La exposición, que arranca y finaliza en la calle (puesto que la última de las secciones está dedicada al reportaje fotográfico), abarca igualmente la producción de taller -con el retrato como protagonista-, el desnudo y la foto dedicada a la moda y la incipiente publicidad. Especialmente sugerentes son la gritona de Landau (Sans titre, ca. 1925), así como los retratos con cigarrillo, casi un género en sí mismos, amén del desfile de personajes de la época como Colette (inmortalizada por Yvonne Chevalier en 1932), Cocteau, Balenciaga o Malraux; o los experimentos de la neoyorquina Henri, que llegará a la composición gracias al retratismo.
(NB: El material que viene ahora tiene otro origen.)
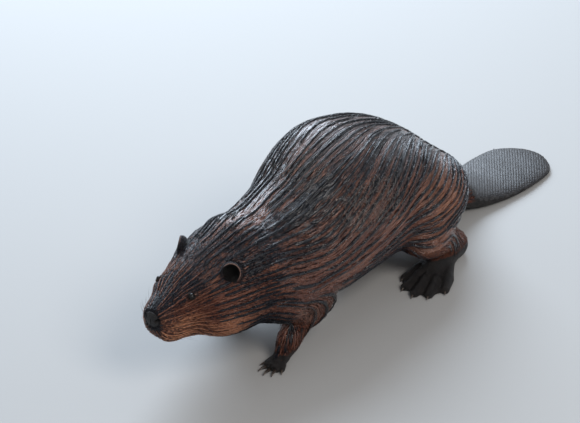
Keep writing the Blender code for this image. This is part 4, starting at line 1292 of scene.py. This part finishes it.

Si bien es el desnudo el desquite fundamental para la mujer artista: un género prohibido que ya en este período comienza a ser accesible, por fin. Es el caso de Laure Albin Guillot y algunas de sus obras, como esa figura femenina diagonal de sombras ausentes (Sans titre, 1933). Fotógrafas de entornos rurales o urbanitas -como Nora Dumas o Krull, respectivamente-, serán testigos de tiempos difíciles de sopas populares; cuando no documentalistas etnográficas: Boda gitana en barrio marginal, preparación de la comida [en Saint-Ouen] (1938), de Bellon, constituye un excelente ejemplo.